Pick out the lines below that include the string "manifold".
--- LISTING ---
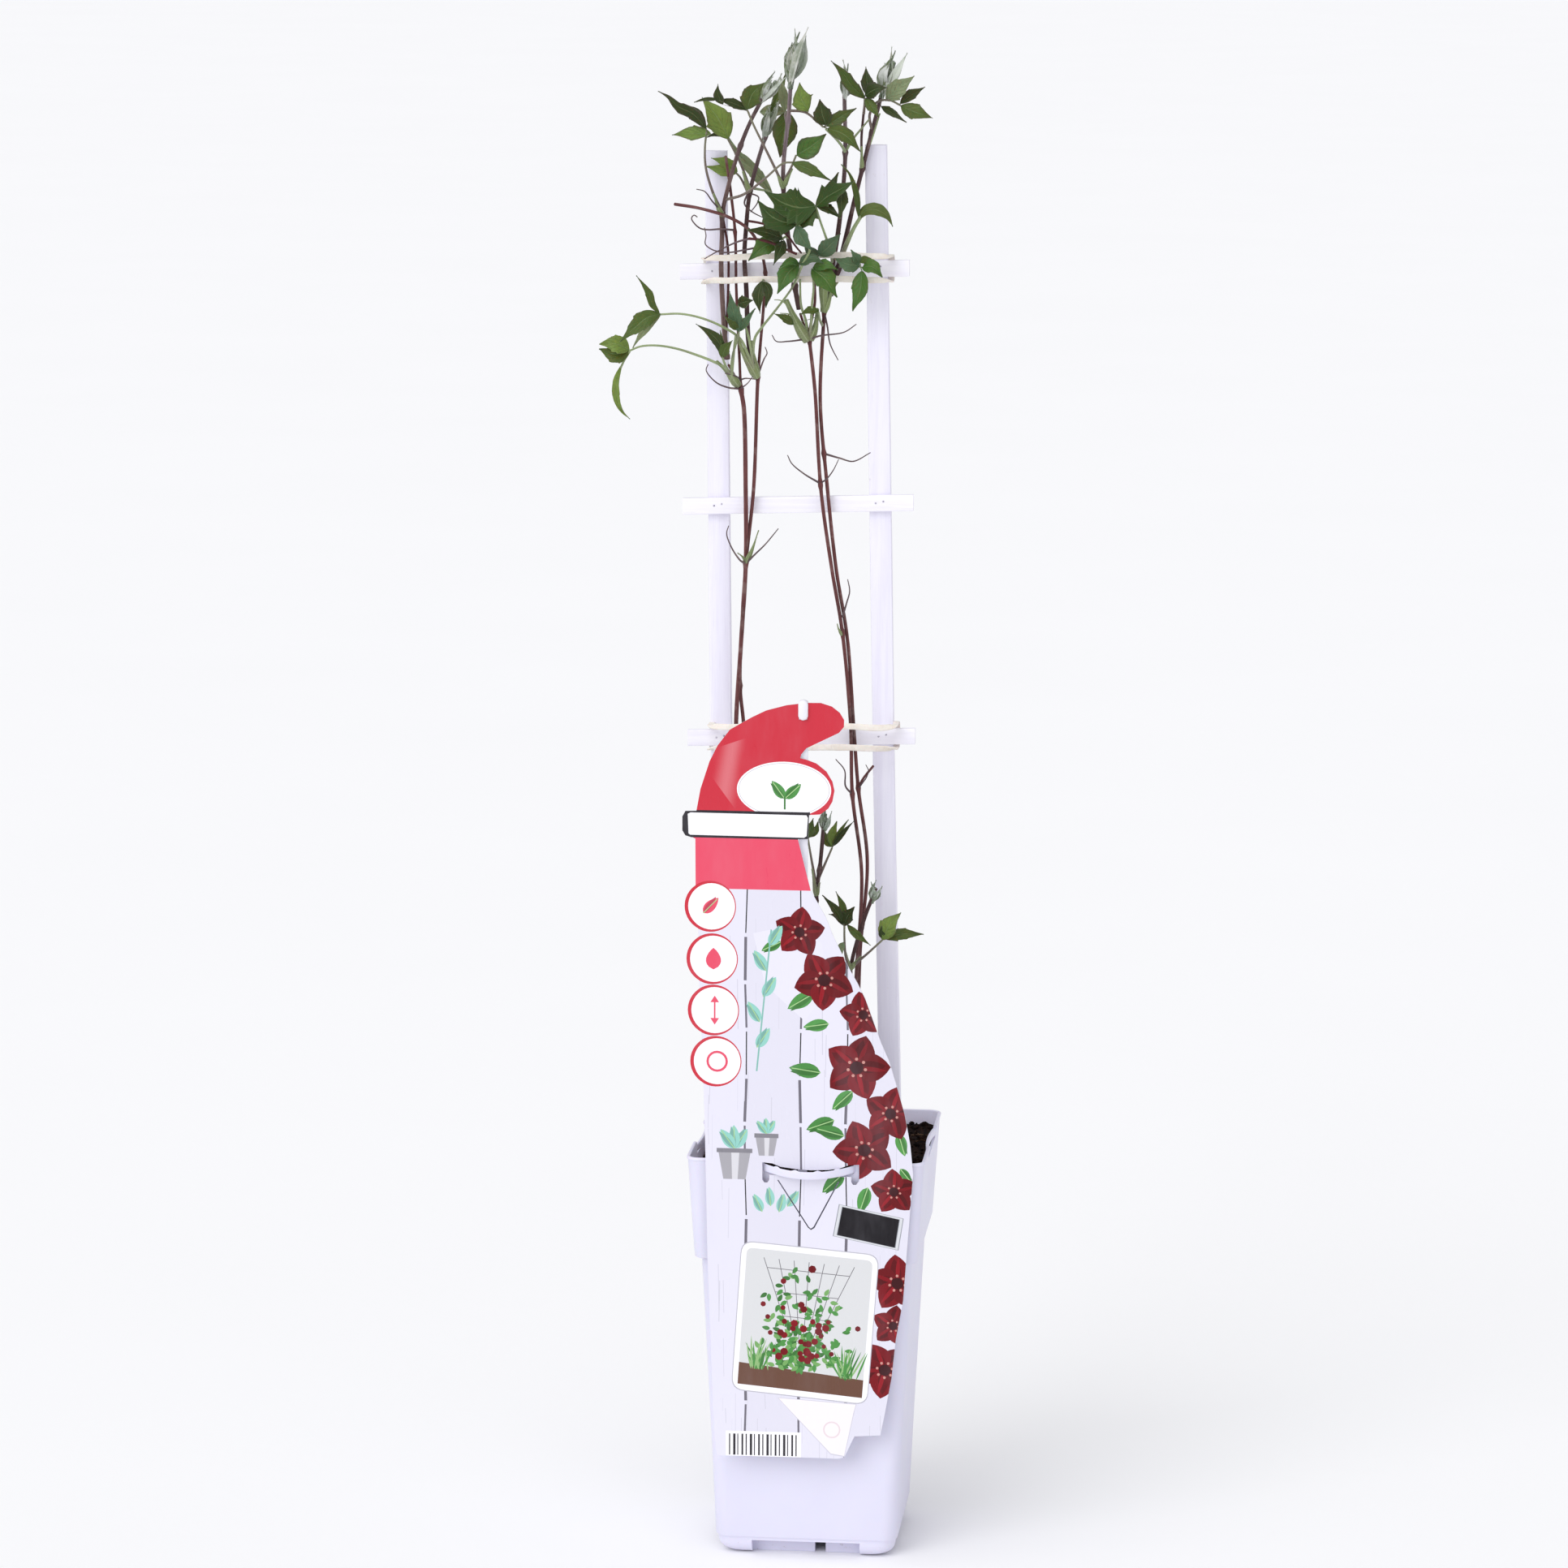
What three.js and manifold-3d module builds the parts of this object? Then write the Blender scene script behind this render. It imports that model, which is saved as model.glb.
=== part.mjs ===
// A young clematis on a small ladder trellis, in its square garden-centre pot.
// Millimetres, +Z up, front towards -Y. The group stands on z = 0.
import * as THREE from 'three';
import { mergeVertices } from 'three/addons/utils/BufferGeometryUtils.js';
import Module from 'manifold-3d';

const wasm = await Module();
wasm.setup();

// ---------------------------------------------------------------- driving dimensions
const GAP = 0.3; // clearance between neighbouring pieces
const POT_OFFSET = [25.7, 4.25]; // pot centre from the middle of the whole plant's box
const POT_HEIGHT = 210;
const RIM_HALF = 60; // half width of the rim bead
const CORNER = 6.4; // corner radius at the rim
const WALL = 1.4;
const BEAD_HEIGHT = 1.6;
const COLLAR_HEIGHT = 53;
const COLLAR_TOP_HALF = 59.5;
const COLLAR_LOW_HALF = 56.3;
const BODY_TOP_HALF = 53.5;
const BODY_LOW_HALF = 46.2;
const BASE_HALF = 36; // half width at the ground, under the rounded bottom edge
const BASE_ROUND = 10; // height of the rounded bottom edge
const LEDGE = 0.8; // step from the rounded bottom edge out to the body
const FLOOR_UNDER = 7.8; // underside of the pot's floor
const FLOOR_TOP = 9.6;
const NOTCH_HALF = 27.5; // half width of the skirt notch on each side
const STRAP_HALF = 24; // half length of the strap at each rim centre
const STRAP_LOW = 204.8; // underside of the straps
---
--- LISTING ---
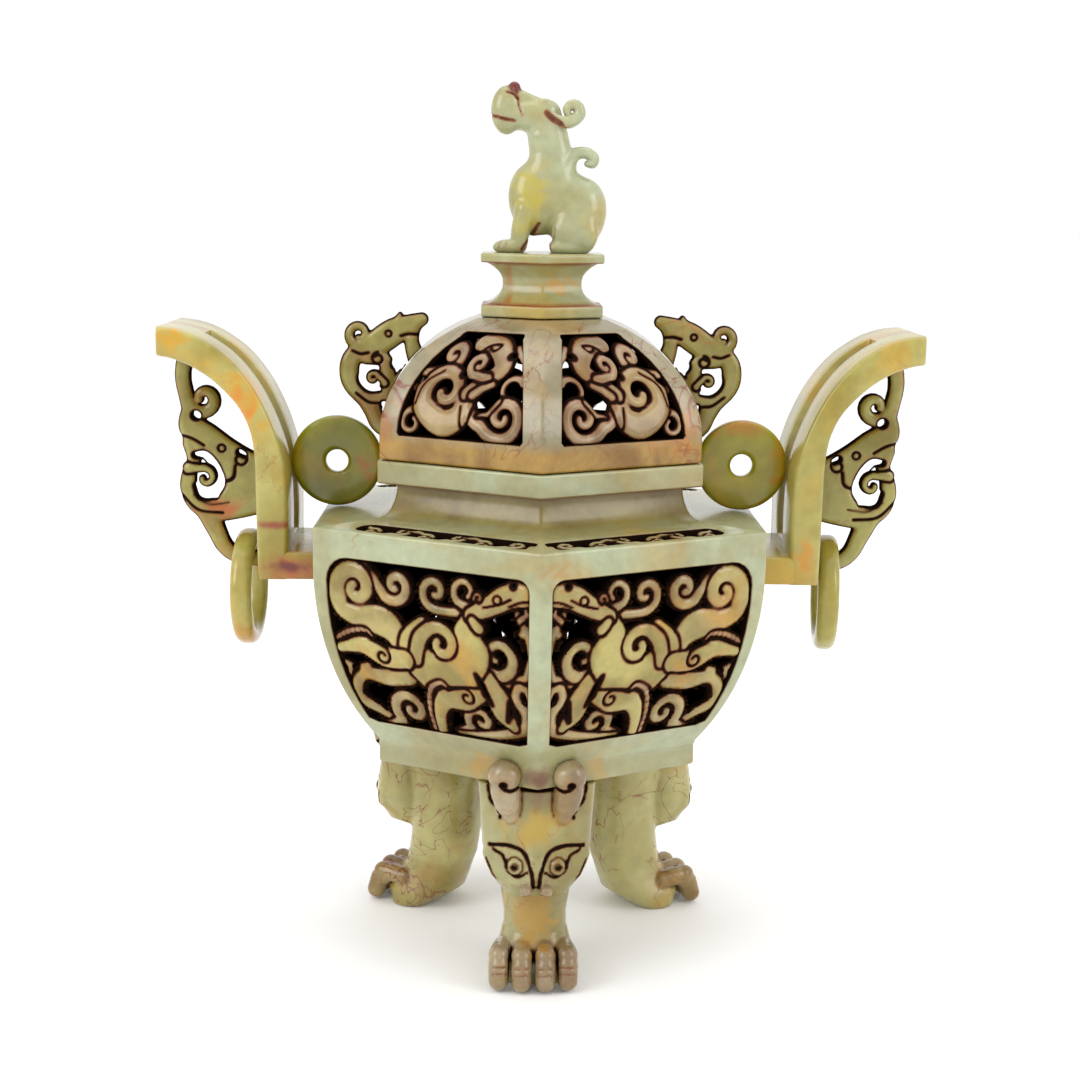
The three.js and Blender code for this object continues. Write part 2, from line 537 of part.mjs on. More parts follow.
---
**OUTPUT BELOW**.
What three.js and manifold-3d module builds the parts of this object? Then write the Blender scene script behind this render. It imports that model, which is saved as model.glb.
import Module from 'manifold-3d';